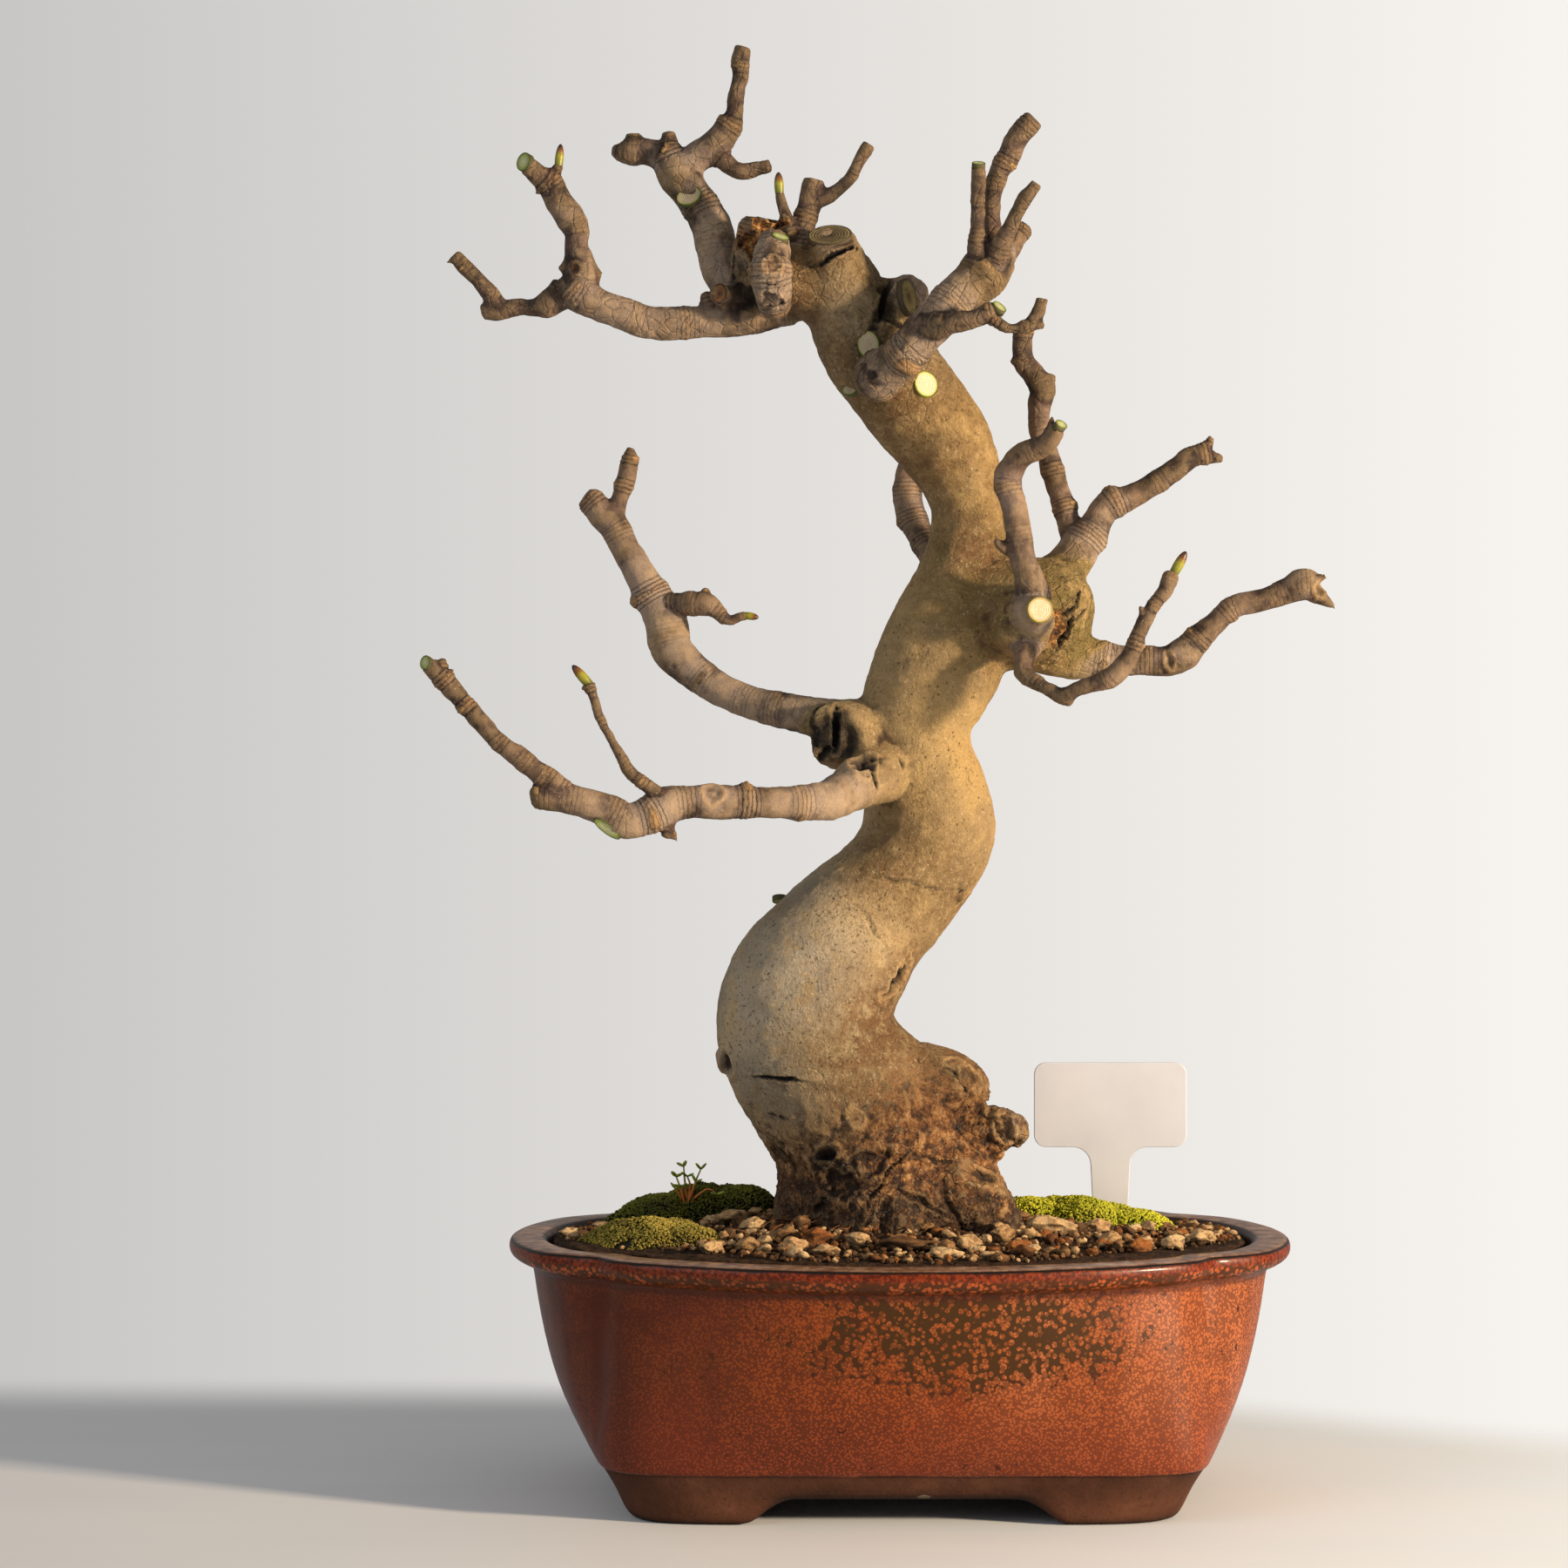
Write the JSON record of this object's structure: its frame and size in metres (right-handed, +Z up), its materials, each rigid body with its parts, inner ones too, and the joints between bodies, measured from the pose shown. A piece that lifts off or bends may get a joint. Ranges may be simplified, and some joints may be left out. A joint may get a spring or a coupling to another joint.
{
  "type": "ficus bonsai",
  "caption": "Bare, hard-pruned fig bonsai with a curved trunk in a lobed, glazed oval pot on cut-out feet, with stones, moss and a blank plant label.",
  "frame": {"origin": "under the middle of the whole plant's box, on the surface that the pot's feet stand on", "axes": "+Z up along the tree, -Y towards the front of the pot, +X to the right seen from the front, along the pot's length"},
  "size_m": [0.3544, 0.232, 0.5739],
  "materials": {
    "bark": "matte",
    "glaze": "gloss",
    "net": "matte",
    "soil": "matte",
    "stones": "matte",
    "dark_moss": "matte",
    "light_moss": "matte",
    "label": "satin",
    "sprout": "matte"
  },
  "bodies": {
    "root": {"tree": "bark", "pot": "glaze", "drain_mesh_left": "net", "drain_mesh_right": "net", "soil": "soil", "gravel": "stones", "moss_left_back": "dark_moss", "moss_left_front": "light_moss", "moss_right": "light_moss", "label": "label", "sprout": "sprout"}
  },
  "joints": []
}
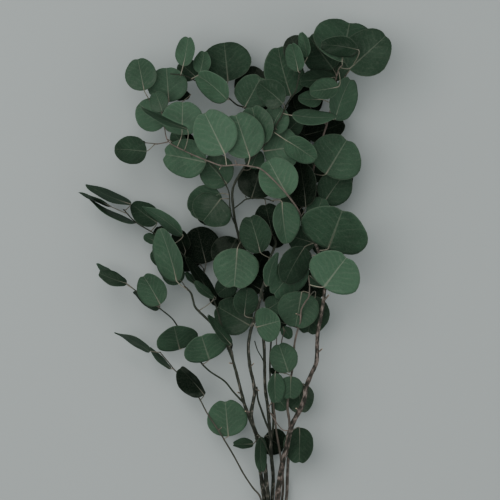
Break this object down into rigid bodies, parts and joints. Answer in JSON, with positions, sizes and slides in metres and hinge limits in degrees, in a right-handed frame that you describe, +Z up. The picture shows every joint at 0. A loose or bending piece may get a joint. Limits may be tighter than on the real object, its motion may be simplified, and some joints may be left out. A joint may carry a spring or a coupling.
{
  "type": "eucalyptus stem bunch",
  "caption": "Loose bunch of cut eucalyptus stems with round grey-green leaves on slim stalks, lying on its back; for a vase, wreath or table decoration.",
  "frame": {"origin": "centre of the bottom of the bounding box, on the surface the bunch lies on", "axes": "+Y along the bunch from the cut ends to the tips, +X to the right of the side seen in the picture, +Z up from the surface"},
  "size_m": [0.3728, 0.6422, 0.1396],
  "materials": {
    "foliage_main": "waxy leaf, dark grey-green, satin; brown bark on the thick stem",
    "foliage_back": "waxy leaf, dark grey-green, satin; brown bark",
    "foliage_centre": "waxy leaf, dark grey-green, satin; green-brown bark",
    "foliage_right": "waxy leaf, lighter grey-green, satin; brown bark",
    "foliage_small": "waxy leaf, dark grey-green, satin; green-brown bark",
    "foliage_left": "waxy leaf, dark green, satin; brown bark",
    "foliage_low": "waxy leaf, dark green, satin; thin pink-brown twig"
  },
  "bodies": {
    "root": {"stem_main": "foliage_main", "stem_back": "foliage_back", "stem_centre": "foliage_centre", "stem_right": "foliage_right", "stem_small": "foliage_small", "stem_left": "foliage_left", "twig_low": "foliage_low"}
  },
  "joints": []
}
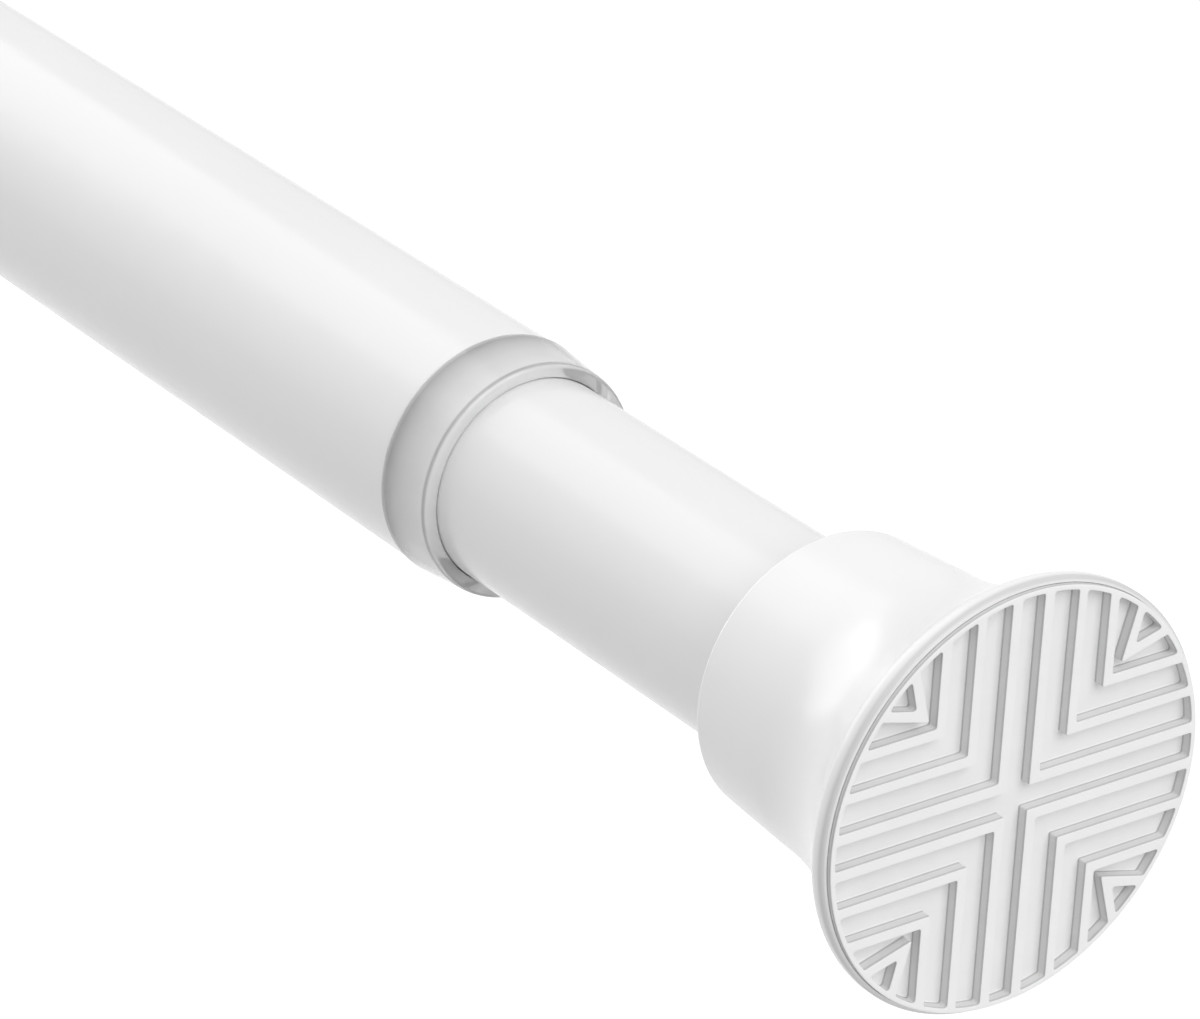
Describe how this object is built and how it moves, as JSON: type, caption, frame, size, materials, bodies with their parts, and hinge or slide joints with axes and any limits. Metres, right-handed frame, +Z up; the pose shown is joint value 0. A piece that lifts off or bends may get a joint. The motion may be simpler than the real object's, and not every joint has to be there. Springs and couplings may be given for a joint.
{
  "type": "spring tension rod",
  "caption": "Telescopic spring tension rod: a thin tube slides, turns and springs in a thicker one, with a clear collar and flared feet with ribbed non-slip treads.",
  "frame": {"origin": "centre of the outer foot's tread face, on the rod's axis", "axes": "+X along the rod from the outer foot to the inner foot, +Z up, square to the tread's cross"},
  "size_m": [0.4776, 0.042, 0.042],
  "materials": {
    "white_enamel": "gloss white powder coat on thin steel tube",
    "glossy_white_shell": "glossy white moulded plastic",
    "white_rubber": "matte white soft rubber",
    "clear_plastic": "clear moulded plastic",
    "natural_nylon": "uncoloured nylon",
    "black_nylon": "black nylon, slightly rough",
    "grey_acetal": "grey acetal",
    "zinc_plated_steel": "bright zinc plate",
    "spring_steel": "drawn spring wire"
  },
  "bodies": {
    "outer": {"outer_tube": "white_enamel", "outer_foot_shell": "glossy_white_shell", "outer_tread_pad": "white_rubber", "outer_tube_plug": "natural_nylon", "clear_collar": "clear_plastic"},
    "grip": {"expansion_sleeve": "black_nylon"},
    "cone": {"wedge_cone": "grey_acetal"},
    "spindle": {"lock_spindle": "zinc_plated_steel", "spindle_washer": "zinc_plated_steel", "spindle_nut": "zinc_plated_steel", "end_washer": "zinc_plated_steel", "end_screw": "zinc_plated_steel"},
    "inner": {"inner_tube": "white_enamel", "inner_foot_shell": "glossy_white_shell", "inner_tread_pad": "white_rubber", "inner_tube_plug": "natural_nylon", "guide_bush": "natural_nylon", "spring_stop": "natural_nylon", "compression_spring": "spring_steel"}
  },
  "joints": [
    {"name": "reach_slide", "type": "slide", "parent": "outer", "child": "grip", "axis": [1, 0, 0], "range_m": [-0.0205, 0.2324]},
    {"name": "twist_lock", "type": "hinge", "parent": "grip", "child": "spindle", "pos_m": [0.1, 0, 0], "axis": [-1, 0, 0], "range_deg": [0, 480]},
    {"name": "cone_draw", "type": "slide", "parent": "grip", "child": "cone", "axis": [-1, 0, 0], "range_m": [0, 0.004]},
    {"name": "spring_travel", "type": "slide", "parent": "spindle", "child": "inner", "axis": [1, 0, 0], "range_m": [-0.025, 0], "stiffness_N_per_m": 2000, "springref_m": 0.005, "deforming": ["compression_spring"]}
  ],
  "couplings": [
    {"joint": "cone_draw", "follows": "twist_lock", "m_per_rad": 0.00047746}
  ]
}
━━━━━━━━━━━━━━━━━━━━
_TASK_
Repeat the preceding lines exactly, please, every one of them.

_TASK OUTPUT_
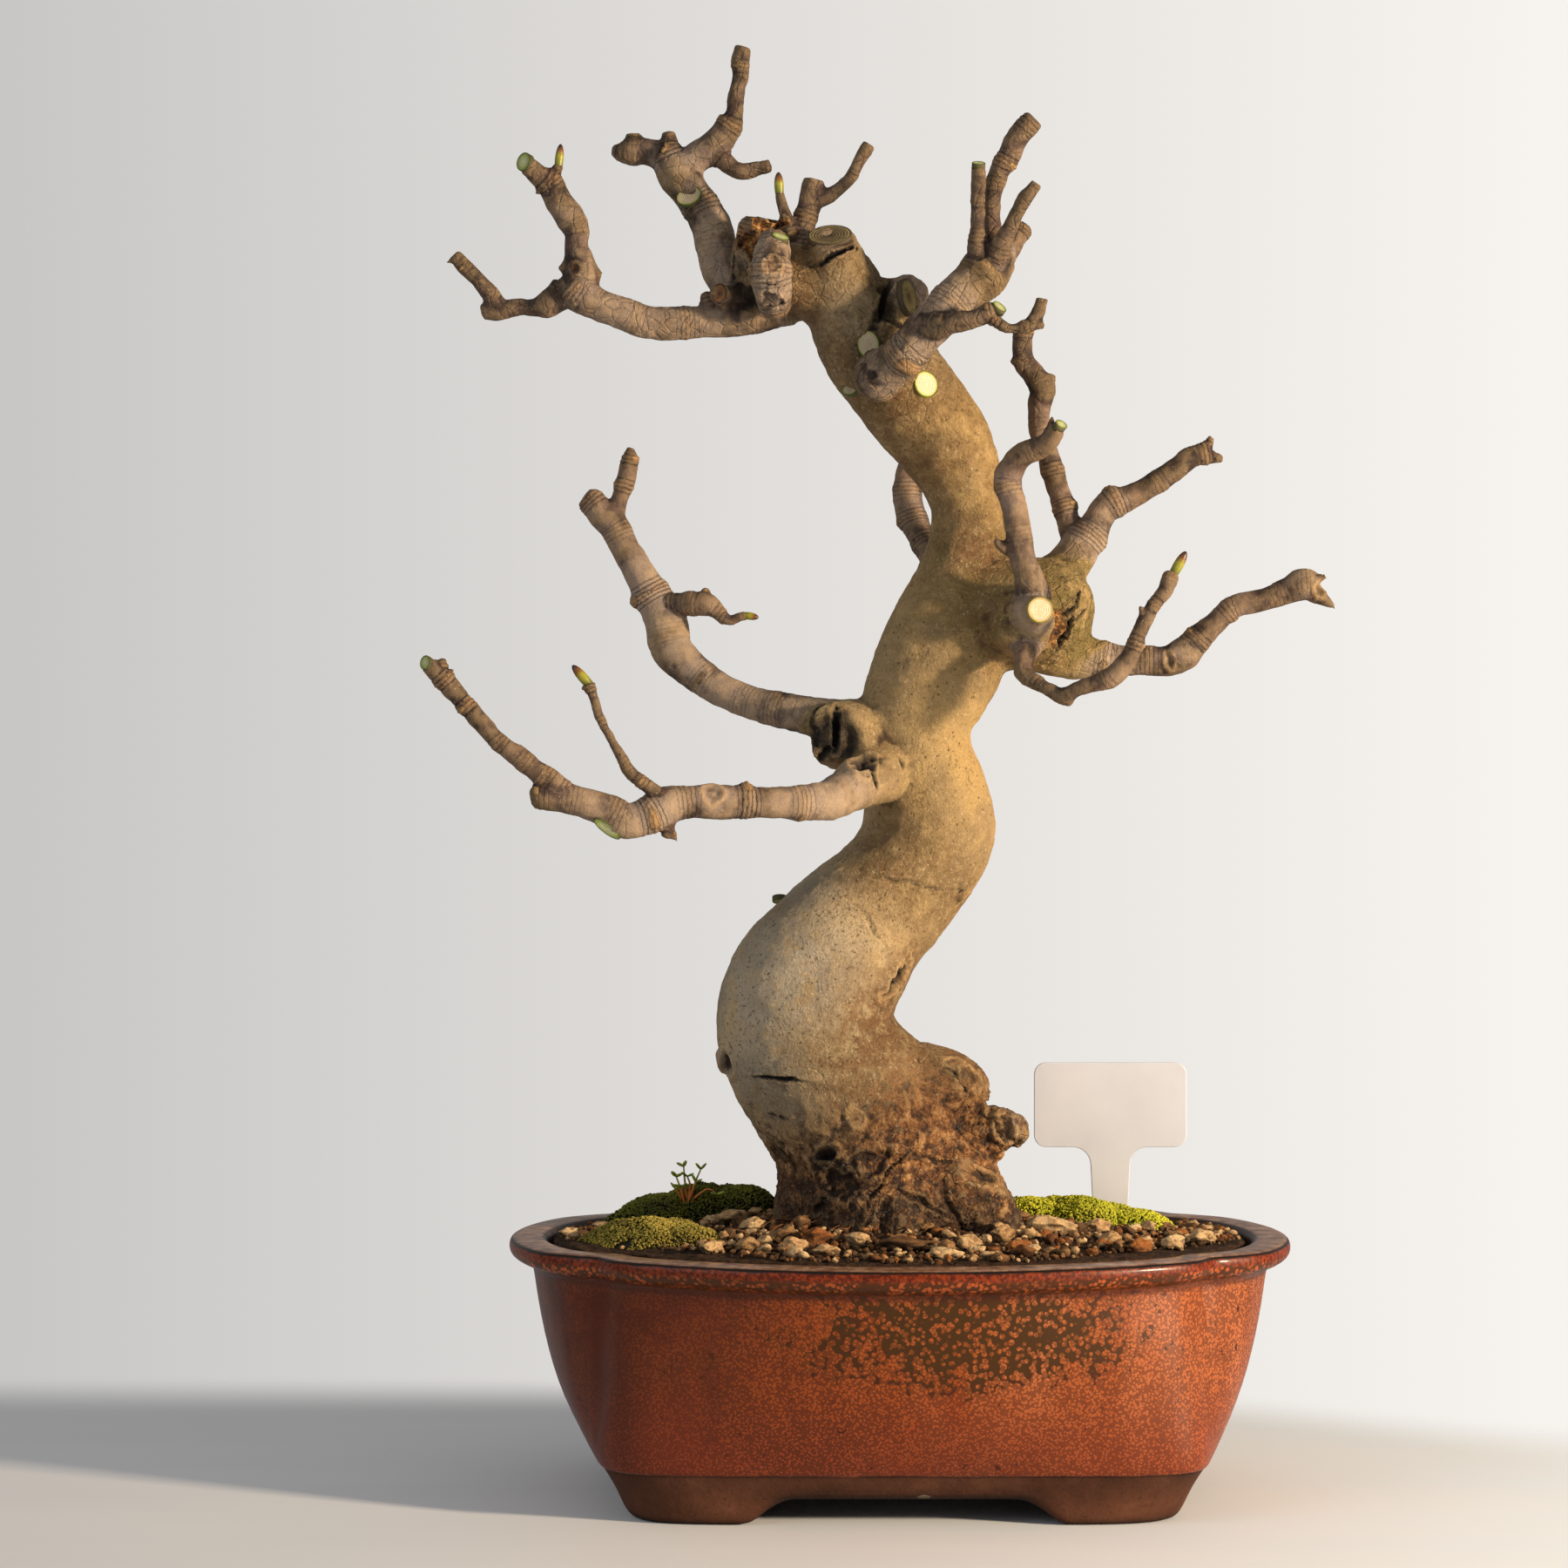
Write the JSON record of this object's structure: its frame and size in metres (right-handed, +Z up), its materials, each rigid body with its parts, inner ones too, and the joints between bodies, measured from the pose shown. A piece that lifts off or bends may get a joint. Ranges may be simplified, and some joints may be left out. A joint may get a spring or a coupling to another joint.
{
  "type": "ficus bonsai",
  "caption": "Bare, hard-pruned fig bonsai with a curved trunk in a lobed, glazed oval pot on cut-out feet, with stones, moss and a blank plant label.",
  "frame": {"origin": "under the middle of the whole plant's box, on the surface that the pot's feet stand on", "axes": "+Z up along the tree, -Y towards the front of the pot, +X to the right seen from the front, along the pot's length"},
  "size_m": [0.3544, 0.232, 0.5739],
  "materials": {
    "bark": "matte",
    "glaze": "gloss",
    "net": "matte",
    "soil": "matte",
    "stones": "matte",
    "dark_moss": "matte",
    "light_moss": "matte",
    "label": "satin",
    "sprout": "matte"
  },
  "bodies": {
    "root": {"tree": "bark", "pot": "glaze", "drain_mesh_left": "net", "drain_mesh_right": "net", "soil": "soil", "gravel": "stones", "moss_left_back": "dark_moss", "moss_left_front": "light_moss", "moss_right": "light_moss", "label": "label", "sprout": "sprout"}
  },
  "joints": []
}
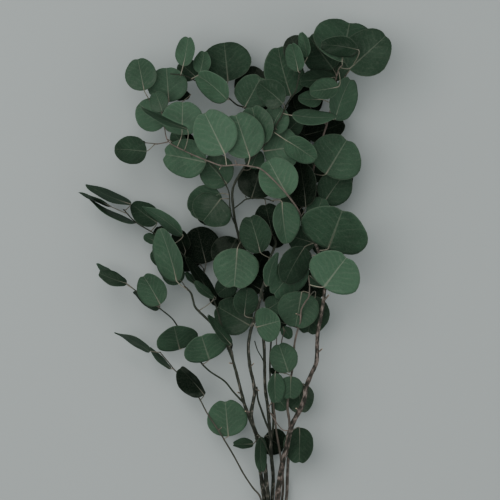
Break this object down into rigid bodies, parts and joints. Answer in JSON, with positions, sizes and slides in metres and hinge limits in degrees, in a right-handed frame that you describe, +Z up. The picture shows every joint at 0. A loose or bending piece may get a joint. Limits may be tighter than on the real object, its motion may be simplified, and some joints may be left out. A joint may carry a spring or a coupling.
{
  "type": "eucalyptus stem bunch",
  "caption": "Loose bunch of cut eucalyptus stems with round grey-green leaves on slim stalks, lying on its back; for a vase, wreath or table decoration.",
  "frame": {"origin": "centre of the bottom of the bounding box, on the surface the bunch lies on", "axes": "+Y along the bunch from the cut ends to the tips, +X to the right of the side seen in the picture, +Z up from the surface"},
  "size_m": [0.3728, 0.6422, 0.1396],
  "materials": {
    "foliage_main": "waxy leaf, dark grey-green, satin; brown bark on the thick stem",
    "foliage_back": "waxy leaf, dark grey-green, satin; brown bark",
    "foliage_centre": "waxy leaf, dark grey-green, satin; green-brown bark",
    "foliage_right": "waxy leaf, lighter grey-green, satin; brown bark",
    "foliage_small": "waxy leaf, dark grey-green, satin; green-brown bark",
    "foliage_left": "waxy leaf, dark green, satin; brown bark",
    "foliage_low": "waxy leaf, dark green, satin; thin pink-brown twig"
  },
  "bodies": {
    "root": {"stem_main": "foliage_main", "stem_back": "foliage_back", "stem_centre": "foliage_centre", "stem_right": "foliage_right", "stem_small": "foliage_small", "stem_left": "foliage_left", "twig_low": "foliage_low"}
  },
  "joints": []
}
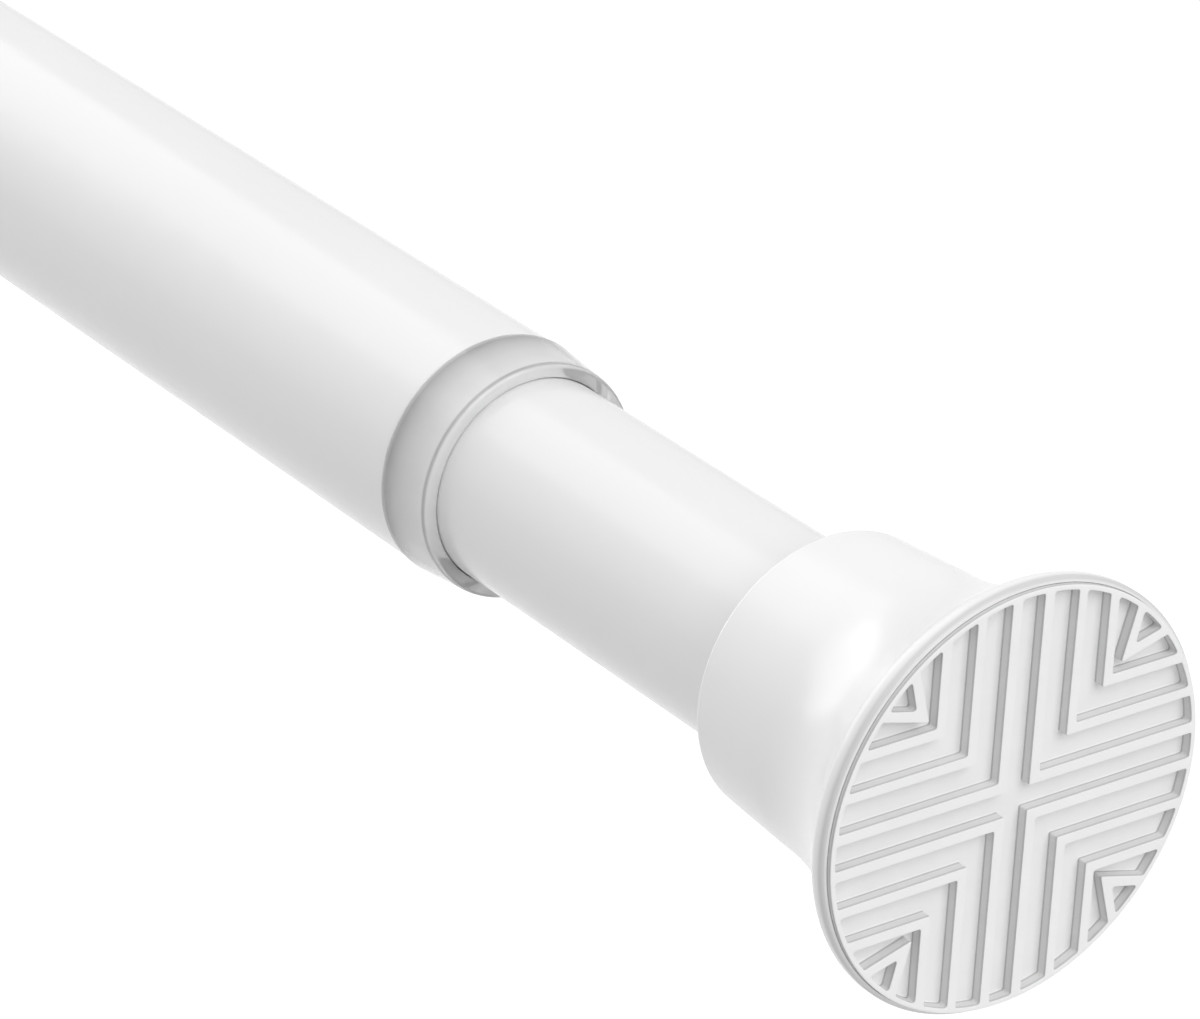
Describe how this object is built and how it moves, as JSON: type, caption, frame, size, materials, bodies with their parts, and hinge or slide joints with axes and any limits. Metres, right-handed frame, +Z up; the pose shown is joint value 0. A piece that lifts off or bends may get a joint. The motion may be simpler than the real object's, and not every joint has to be there. Springs and couplings may be given for a joint.
{
  "type": "spring tension rod",
  "caption": "Telescopic spring tension rod: a thin tube slides, turns and springs in a thicker one, with a clear collar and flared feet with ribbed non-slip treads.",
  "frame": {"origin": "centre of the outer foot's tread face, on the rod's axis", "axes": "+X along the rod from the outer foot to the inner foot, +Z up, square to the tread's cross"},
  "size_m": [0.4776, 0.042, 0.042],
  "materials": {
    "white_enamel": "gloss white powder coat on thin steel tube",
    "glossy_white_shell": "glossy white moulded plastic",
    "white_rubber": "matte white soft rubber",
    "clear_plastic": "clear moulded plastic",
    "natural_nylon": "uncoloured nylon",
    "black_nylon": "black nylon, slightly rough",
    "grey_acetal": "grey acetal",
    "zinc_plated_steel": "bright zinc plate",
    "spring_steel": "drawn spring wire"
  },
  "bodies": {
    "outer": {"outer_tube": "white_enamel", "outer_foot_shell": "glossy_white_shell", "outer_tread_pad": "white_rubber", "outer_tube_plug": "natural_nylon", "clear_collar": "clear_plastic"},
    "grip": {"expansion_sleeve": "black_nylon"},
    "cone": {"wedge_cone": "grey_acetal"},
    "spindle": {"lock_spindle": "zinc_plated_steel", "spindle_washer": "zinc_plated_steel", "spindle_nut": "zinc_plated_steel", "end_washer": "zinc_plated_steel", "end_screw": "zinc_plated_steel"},
    "inner": {"inner_tube": "white_enamel", "inner_foot_shell": "glossy_white_shell", "inner_tread_pad": "white_rubber", "inner_tube_plug": "natural_nylon", "guide_bush": "natural_nylon", "spring_stop": "natural_nylon", "compression_spring": "spring_steel"}
  },
  "joints": [
    {"name": "reach_slide", "type": "slide", "parent": "outer", "child": "grip", "axis": [1, 0, 0], "range_m": [-0.0205, 0.2324]},
    {"name": "twist_lock", "type": "hinge", "parent": "grip", "child": "spindle", "pos_m": [0.1, 0, 0], "axis": [-1, 0, 0], "range_deg": [0, 480]},
    {"name": "cone_draw", "type": "slide", "parent": "grip", "child": "cone", "axis": [-1, 0, 0], "range_m": [0, 0.004]},
    {"name": "spring_travel", "type": "slide", "parent": "spindle", "child": "inner", "axis": [1, 0, 0], "range_m": [-0.025, 0], "stiffness_N_per_m": 2000, "springref_m": 0.005, "deforming": ["compression_spring"]}
  ],
  "couplings": [
    {"joint": "cone_draw", "follows": "twist_lock", "m_per_rad": 0.00047746}
  ]
}